▸ Task directions:
Repeat everything in the material exactly.

+--

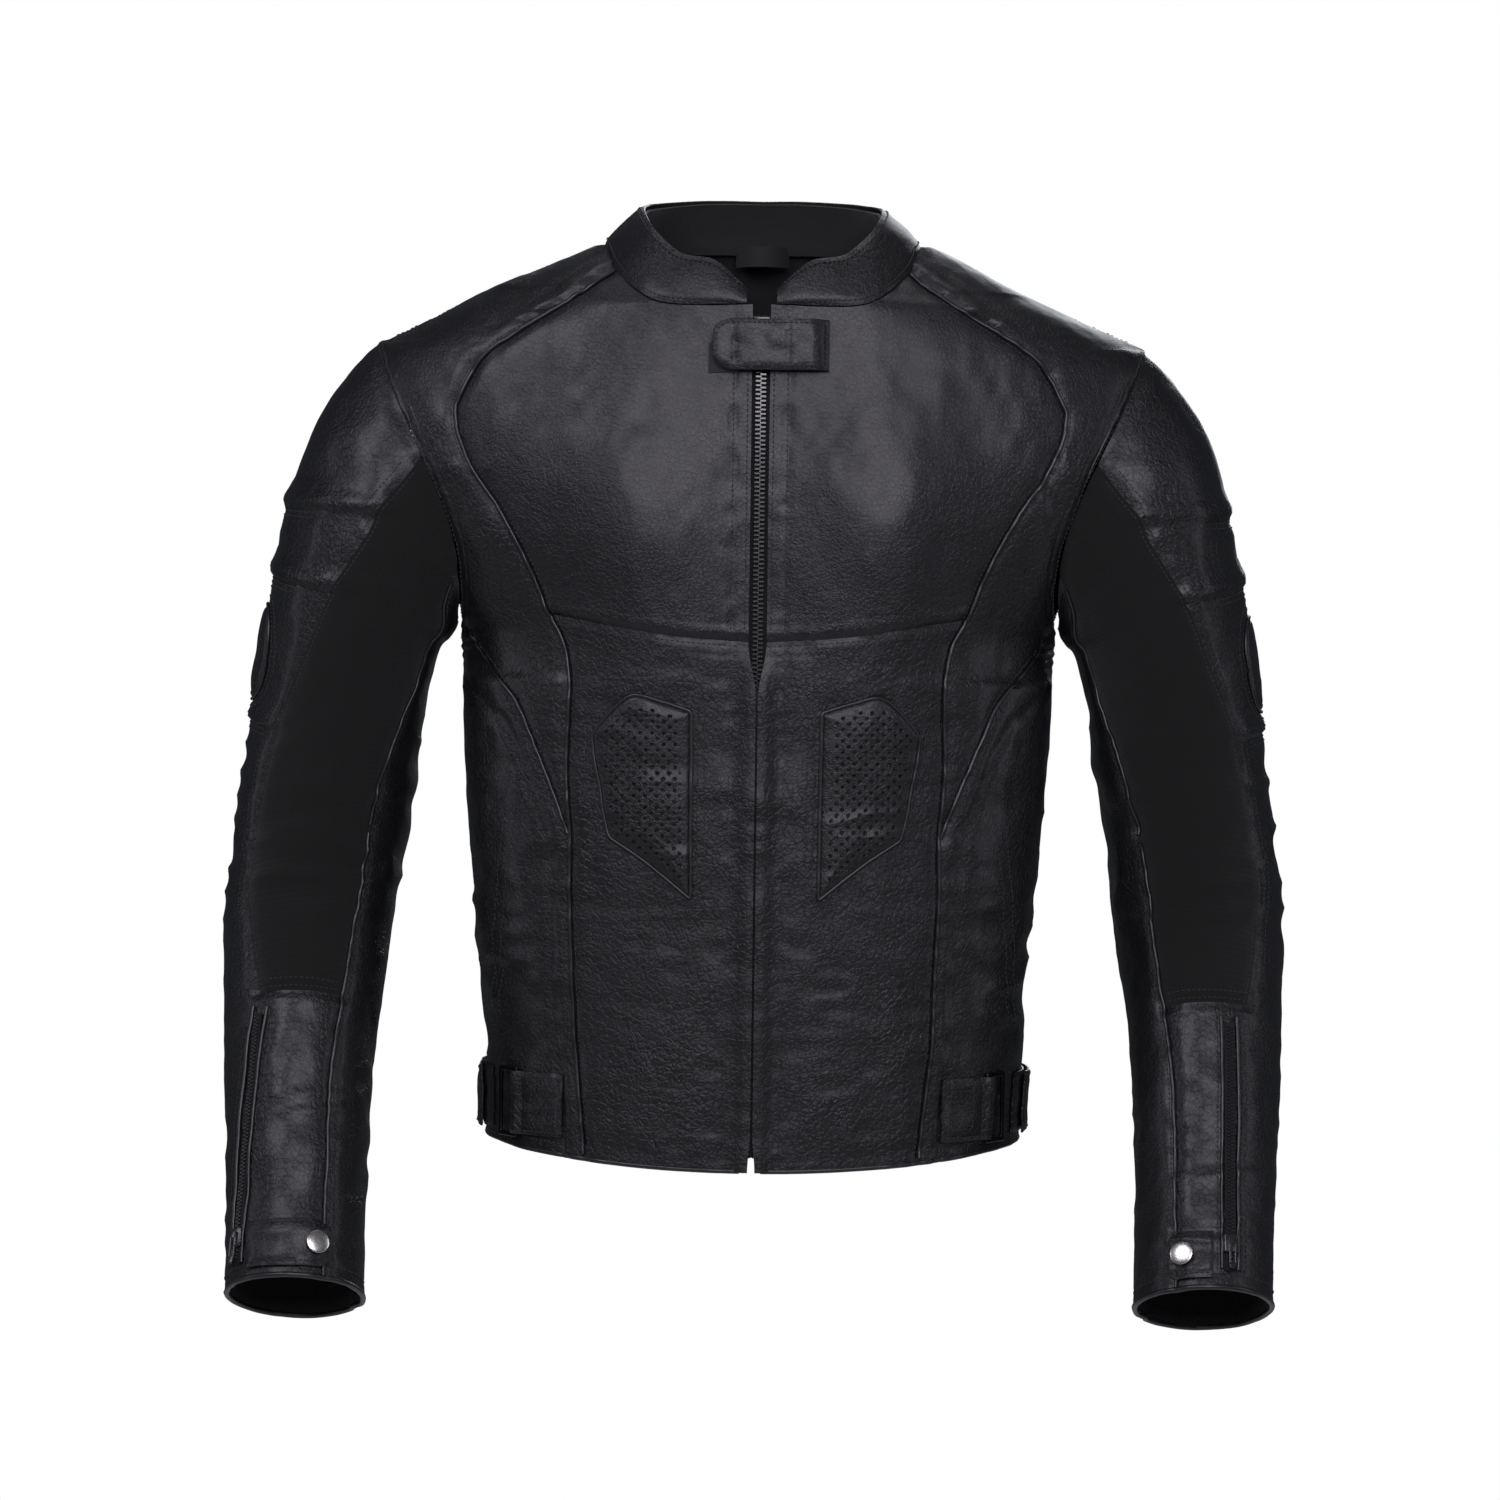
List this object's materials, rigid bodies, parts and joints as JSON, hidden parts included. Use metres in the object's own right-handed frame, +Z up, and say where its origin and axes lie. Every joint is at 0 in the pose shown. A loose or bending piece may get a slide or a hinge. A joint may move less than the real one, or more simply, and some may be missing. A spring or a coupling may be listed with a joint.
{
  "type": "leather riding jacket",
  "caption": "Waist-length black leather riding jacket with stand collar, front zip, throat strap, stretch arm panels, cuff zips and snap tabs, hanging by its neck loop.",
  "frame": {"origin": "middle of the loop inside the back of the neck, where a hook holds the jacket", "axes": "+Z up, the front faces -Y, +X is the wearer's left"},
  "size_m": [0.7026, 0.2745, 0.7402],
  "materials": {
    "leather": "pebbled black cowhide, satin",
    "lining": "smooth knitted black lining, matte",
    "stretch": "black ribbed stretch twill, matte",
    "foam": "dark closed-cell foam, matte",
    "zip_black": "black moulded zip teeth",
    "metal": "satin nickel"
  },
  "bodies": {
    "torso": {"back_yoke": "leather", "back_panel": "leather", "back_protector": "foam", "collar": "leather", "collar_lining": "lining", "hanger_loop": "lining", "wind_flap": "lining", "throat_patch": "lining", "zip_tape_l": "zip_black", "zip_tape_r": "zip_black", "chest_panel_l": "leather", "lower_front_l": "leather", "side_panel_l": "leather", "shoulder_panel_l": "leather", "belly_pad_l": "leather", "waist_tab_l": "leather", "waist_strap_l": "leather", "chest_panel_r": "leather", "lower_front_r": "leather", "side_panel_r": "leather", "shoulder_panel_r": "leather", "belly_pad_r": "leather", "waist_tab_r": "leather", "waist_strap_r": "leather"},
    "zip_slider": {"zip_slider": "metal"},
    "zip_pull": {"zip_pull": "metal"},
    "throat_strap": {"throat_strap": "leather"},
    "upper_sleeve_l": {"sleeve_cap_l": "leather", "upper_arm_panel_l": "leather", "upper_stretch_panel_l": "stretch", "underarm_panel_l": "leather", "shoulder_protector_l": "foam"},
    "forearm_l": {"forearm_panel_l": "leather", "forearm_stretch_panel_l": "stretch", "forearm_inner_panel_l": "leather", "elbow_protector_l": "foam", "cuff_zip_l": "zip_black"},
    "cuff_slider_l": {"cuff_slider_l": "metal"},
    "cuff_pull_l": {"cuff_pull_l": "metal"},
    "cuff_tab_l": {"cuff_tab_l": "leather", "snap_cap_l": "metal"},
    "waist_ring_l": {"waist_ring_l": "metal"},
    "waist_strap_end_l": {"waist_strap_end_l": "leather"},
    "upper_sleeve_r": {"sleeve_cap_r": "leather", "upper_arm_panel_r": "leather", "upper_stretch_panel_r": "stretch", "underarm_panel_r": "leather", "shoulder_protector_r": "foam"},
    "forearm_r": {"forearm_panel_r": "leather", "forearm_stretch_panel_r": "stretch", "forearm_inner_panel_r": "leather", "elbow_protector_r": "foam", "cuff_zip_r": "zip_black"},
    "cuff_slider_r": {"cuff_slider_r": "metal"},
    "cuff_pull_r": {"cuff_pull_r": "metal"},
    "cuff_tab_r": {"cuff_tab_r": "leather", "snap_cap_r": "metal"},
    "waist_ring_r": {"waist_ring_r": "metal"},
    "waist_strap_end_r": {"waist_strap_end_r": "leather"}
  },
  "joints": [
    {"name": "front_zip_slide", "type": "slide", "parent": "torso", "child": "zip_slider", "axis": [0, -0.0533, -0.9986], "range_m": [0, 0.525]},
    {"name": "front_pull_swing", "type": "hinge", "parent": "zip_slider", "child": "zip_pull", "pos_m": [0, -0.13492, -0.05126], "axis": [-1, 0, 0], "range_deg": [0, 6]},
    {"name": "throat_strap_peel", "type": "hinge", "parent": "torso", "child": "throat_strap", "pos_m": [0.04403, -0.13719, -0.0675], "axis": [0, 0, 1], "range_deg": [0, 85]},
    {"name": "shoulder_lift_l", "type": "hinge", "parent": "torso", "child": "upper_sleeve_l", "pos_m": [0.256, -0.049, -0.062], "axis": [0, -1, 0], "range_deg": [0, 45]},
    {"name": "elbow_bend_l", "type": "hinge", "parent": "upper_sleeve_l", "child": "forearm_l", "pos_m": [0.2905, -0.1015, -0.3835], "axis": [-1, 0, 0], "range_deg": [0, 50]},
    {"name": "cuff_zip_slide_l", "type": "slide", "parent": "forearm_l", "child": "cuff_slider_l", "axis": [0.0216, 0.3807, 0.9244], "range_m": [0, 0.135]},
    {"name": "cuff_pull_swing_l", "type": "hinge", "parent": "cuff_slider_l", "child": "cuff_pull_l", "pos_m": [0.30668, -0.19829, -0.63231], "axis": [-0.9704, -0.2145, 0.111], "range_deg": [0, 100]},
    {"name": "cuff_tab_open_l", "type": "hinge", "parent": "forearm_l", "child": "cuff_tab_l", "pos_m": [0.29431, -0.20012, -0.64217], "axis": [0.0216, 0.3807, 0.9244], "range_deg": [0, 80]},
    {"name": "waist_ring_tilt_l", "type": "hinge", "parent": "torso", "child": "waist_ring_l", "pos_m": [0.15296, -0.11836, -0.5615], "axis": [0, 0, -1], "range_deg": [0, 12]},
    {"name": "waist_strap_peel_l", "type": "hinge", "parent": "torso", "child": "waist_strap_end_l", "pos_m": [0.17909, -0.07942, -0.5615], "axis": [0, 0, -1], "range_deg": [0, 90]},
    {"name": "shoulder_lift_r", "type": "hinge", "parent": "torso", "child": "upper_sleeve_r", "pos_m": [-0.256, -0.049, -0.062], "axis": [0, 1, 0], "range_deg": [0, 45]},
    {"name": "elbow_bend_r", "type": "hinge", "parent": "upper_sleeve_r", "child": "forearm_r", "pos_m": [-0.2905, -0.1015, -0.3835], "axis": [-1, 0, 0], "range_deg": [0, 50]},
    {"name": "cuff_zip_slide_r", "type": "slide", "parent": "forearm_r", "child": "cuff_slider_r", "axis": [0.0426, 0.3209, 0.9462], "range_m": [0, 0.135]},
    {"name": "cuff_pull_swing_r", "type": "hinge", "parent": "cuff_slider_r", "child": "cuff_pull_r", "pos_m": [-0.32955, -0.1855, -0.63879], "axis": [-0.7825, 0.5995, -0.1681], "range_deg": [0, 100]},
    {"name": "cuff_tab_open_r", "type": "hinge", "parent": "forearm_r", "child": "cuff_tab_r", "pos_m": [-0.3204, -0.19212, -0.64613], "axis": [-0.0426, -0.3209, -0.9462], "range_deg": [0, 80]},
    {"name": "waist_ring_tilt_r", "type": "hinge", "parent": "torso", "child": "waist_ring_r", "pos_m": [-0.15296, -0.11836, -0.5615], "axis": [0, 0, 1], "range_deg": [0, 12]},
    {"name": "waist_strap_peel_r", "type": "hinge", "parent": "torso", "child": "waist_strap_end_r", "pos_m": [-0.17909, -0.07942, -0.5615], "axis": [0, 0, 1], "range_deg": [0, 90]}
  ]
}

+--

▸ Task solution:
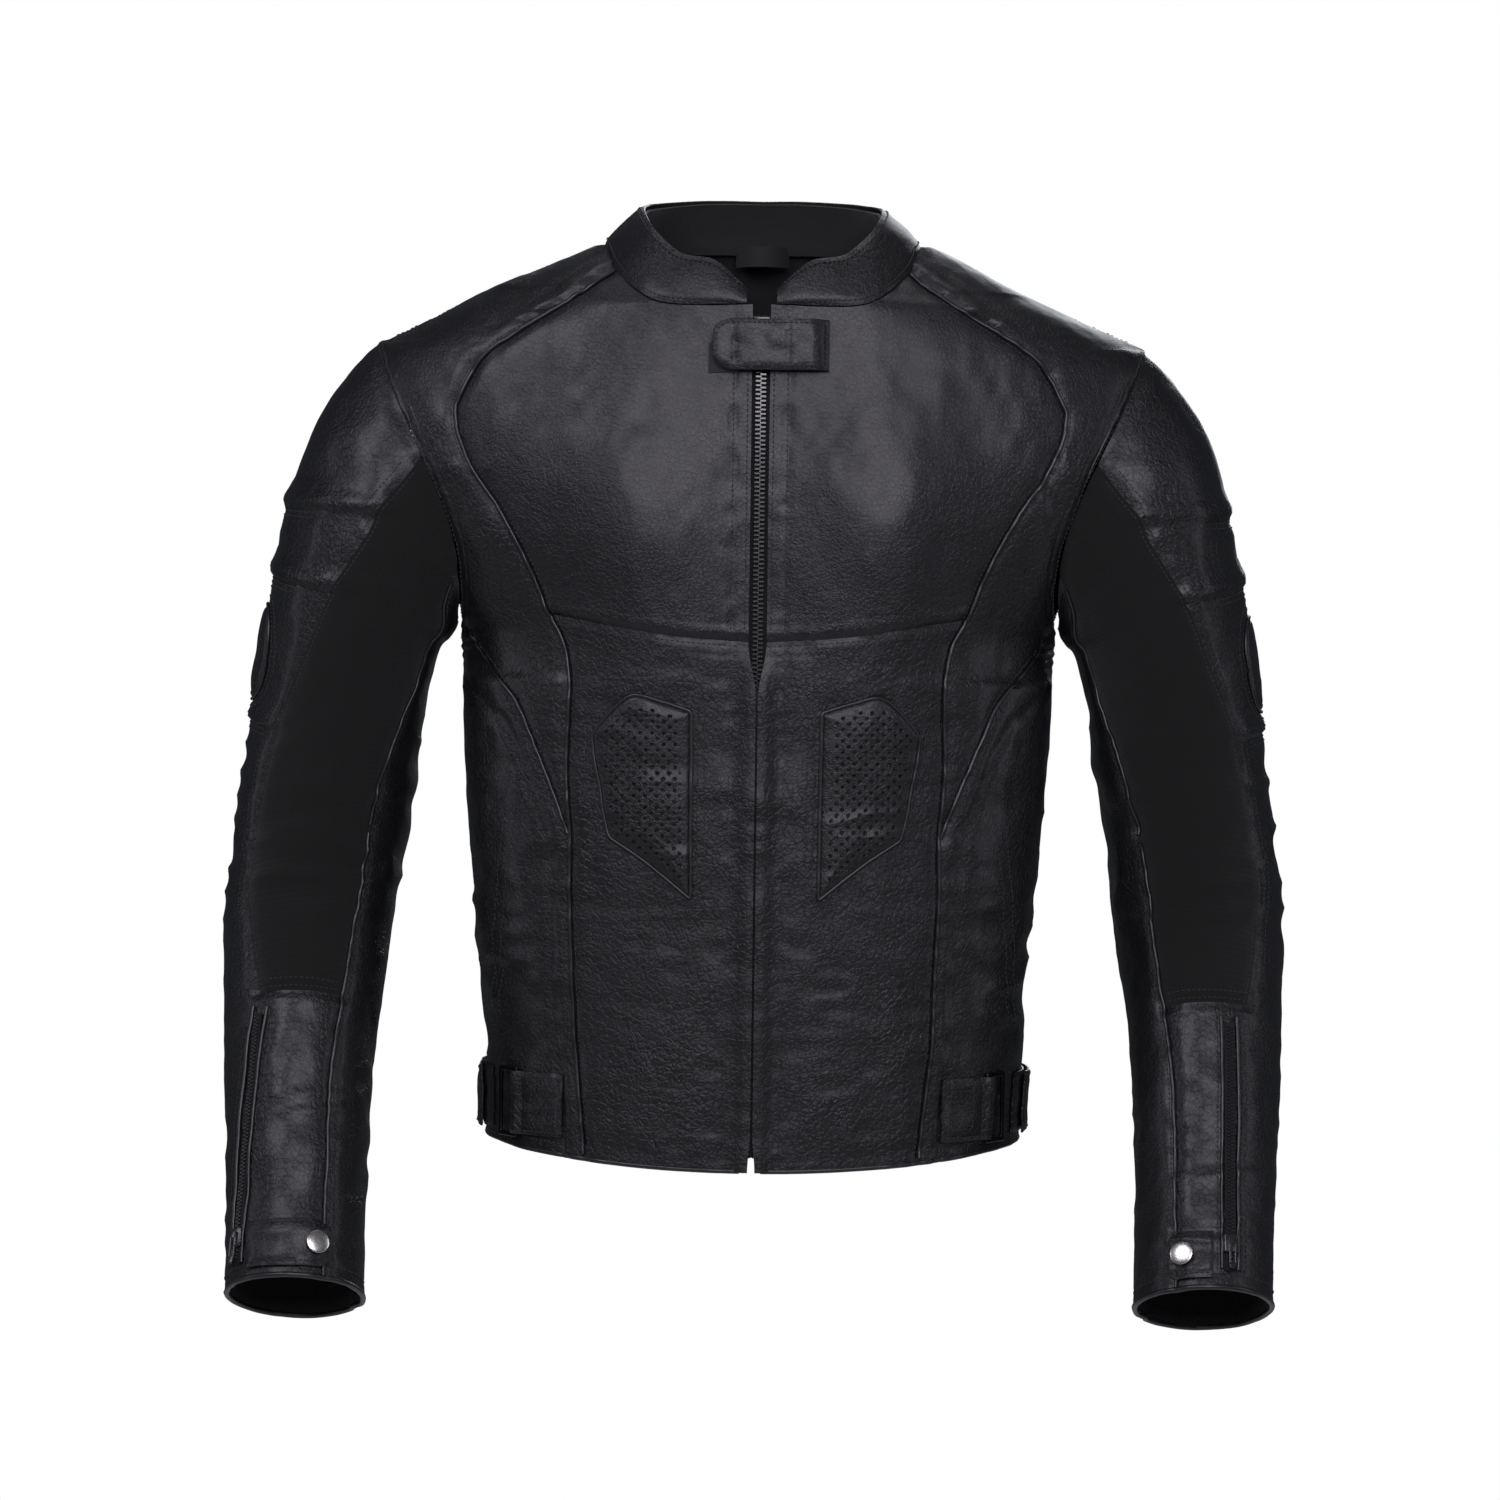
List this object's materials, rigid bodies, parts and joints as JSON, hidden parts included. Use metres in the object's own right-handed frame, +Z up, and say where its origin and axes lie. Every joint is at 0 in the pose shown. A loose or bending piece may get a slide or a hinge. A joint may move less than the real one, or more simply, and some may be missing. A spring or a coupling may be listed with a joint.
{
  "type": "leather riding jacket",
  "caption": "Waist-length black leather riding jacket with stand collar, front zip, throat strap, stretch arm panels, cuff zips and snap tabs, hanging by its neck loop.",
  "frame": {"origin": "middle of the loop inside the back of the neck, where a hook holds the jacket", "axes": "+Z up, the front faces -Y, +X is the wearer's left"},
  "size_m": [0.7026, 0.2745, 0.7402],
  "materials": {
    "leather": "pebbled black cowhide, satin",
    "lining": "smooth knitted black lining, matte",
    "stretch": "black ribbed stretch twill, matte",
    "foam": "dark closed-cell foam, matte",
    "zip_black": "black moulded zip teeth",
    "metal": "satin nickel"
  },
  "bodies": {
    "torso": {"back_yoke": "leather", "back_panel": "leather", "back_protector": "foam", "collar": "leather", "collar_lining": "lining", "hanger_loop": "lining", "wind_flap": "lining", "throat_patch": "lining", "zip_tape_l": "zip_black", "zip_tape_r": "zip_black", "chest_panel_l": "leather", "lower_front_l": "leather", "side_panel_l": "leather", "shoulder_panel_l": "leather", "belly_pad_l": "leather", "waist_tab_l": "leather", "waist_strap_l": "leather", "chest_panel_r": "leather", "lower_front_r": "leather", "side_panel_r": "leather", "shoulder_panel_r": "leather", "belly_pad_r": "leather", "waist_tab_r": "leather", "waist_strap_r": "leather"},
    "zip_slider": {"zip_slider": "metal"},
    "zip_pull": {"zip_pull": "metal"},
    "throat_strap": {"throat_strap": "leather"},
    "upper_sleeve_l": {"sleeve_cap_l": "leather", "upper_arm_panel_l": "leather", "upper_stretch_panel_l": "stretch", "underarm_panel_l": "leather", "shoulder_protector_l": "foam"},
    "forearm_l": {"forearm_panel_l": "leather", "forearm_stretch_panel_l": "stretch", "forearm_inner_panel_l": "leather", "elbow_protector_l": "foam", "cuff_zip_l": "zip_black"},
    "cuff_slider_l": {"cuff_slider_l": "metal"},
    "cuff_pull_l": {"cuff_pull_l": "metal"},
    "cuff_tab_l": {"cuff_tab_l": "leather", "snap_cap_l": "metal"},
    "waist_ring_l": {"waist_ring_l": "metal"},
    "waist_strap_end_l": {"waist_strap_end_l": "leather"},
    "upper_sleeve_r": {"sleeve_cap_r": "leather", "upper_arm_panel_r": "leather", "upper_stretch_panel_r": "stretch", "underarm_panel_r": "leather", "shoulder_protector_r": "foam"},
    "forearm_r": {"forearm_panel_r": "leather", "forearm_stretch_panel_r": "stretch", "forearm_inner_panel_r": "leather", "elbow_protector_r": "foam", "cuff_zip_r": "zip_black"},
    "cuff_slider_r": {"cuff_slider_r": "metal"},
    "cuff_pull_r": {"cuff_pull_r": "metal"},
    "cuff_tab_r": {"cuff_tab_r": "leather", "snap_cap_r": "metal"},
    "waist_ring_r": {"waist_ring_r": "metal"},
    "waist_strap_end_r": {"waist_strap_end_r": "leather"}
  },
  "joints": [
    {"name": "front_zip_slide", "type": "slide", "parent": "torso", "child": "zip_slider", "axis": [0, -0.0533, -0.9986], "range_m": [0, 0.525]},
    {"name": "front_pull_swing", "type": "hinge", "parent": "zip_slider", "child": "zip_pull", "pos_m": [0, -0.13492, -0.05126], "axis": [-1, 0, 0], "range_deg": [0, 6]},
    {"name": "throat_strap_peel", "type": "hinge", "parent": "torso", "child": "throat_strap", "pos_m": [0.04403, -0.13719, -0.0675], "axis": [0, 0, 1], "range_deg": [0, 85]},
    {"name": "shoulder_lift_l", "type": "hinge", "parent": "torso", "child": "upper_sleeve_l", "pos_m": [0.256, -0.049, -0.062], "axis": [0, -1, 0], "range_deg": [0, 45]},
    {"name": "elbow_bend_l", "type": "hinge", "parent": "upper_sleeve_l", "child": "forearm_l", "pos_m": [0.2905, -0.1015, -0.3835], "axis": [-1, 0, 0], "range_deg": [0, 50]},
    {"name": "cuff_zip_slide_l", "type": "slide", "parent": "forearm_l", "child": "cuff_slider_l", "axis": [0.0216, 0.3807, 0.9244], "range_m": [0, 0.135]},
    {"name": "cuff_pull_swing_l", "type": "hinge", "parent": "cuff_slider_l", "child": "cuff_pull_l", "pos_m": [0.30668, -0.19829, -0.63231], "axis": [-0.9704, -0.2145, 0.111], "range_deg": [0, 100]},
    {"name": "cuff_tab_open_l", "type": "hinge", "parent": "forearm_l", "child": "cuff_tab_l", "pos_m": [0.29431, -0.20012, -0.64217], "axis": [0.0216, 0.3807, 0.9244], "range_deg": [0, 80]},
    {"name": "waist_ring_tilt_l", "type": "hinge", "parent": "torso", "child": "waist_ring_l", "pos_m": [0.15296, -0.11836, -0.5615], "axis": [0, 0, -1], "range_deg": [0, 12]},
    {"name": "waist_strap_peel_l", "type": "hinge", "parent": "torso", "child": "waist_strap_end_l", "pos_m": [0.17909, -0.07942, -0.5615], "axis": [0, 0, -1], "range_deg": [0, 90]},
    {"name": "shoulder_lift_r", "type": "hinge", "parent": "torso", "child": "upper_sleeve_r", "pos_m": [-0.256, -0.049, -0.062], "axis": [0, 1, 0], "range_deg": [0, 45]},
    {"name": "elbow_bend_r", "type": "hinge", "parent": "upper_sleeve_r", "child": "forearm_r", "pos_m": [-0.2905, -0.1015, -0.3835], "axis": [-1, 0, 0], "range_deg": [0, 50]},
    {"name": "cuff_zip_slide_r", "type": "slide", "parent": "forearm_r", "child": "cuff_slider_r", "axis": [0.0426, 0.3209, 0.9462], "range_m": [0, 0.135]},
    {"name": "cuff_pull_swing_r", "type": "hinge", "parent": "cuff_slider_r", "child": "cuff_pull_r", "pos_m": [-0.32955, -0.1855, -0.63879], "axis": [-0.7825, 0.5995, -0.1681], "range_deg": [0, 100]},
    {"name": "cuff_tab_open_r", "type": "hinge", "parent": "forearm_r", "child": "cuff_tab_r", "pos_m": [-0.3204, -0.19212, -0.64613], "axis": [-0.0426, -0.3209, -0.9462], "range_deg": [0, 80]},
    {"name": "waist_ring_tilt_r", "type": "hinge", "parent": "torso", "child": "waist_ring_r", "pos_m": [-0.15296, -0.11836, -0.5615], "axis": [0, 0, 1], "range_deg": [0, 12]},
    {"name": "waist_strap_peel_r", "type": "hinge", "parent": "torso", "child": "waist_strap_end_r", "pos_m": [-0.17909, -0.07942, -0.5615], "axis": [0, 0, 1], "range_deg": [0, 90]}
  ]
}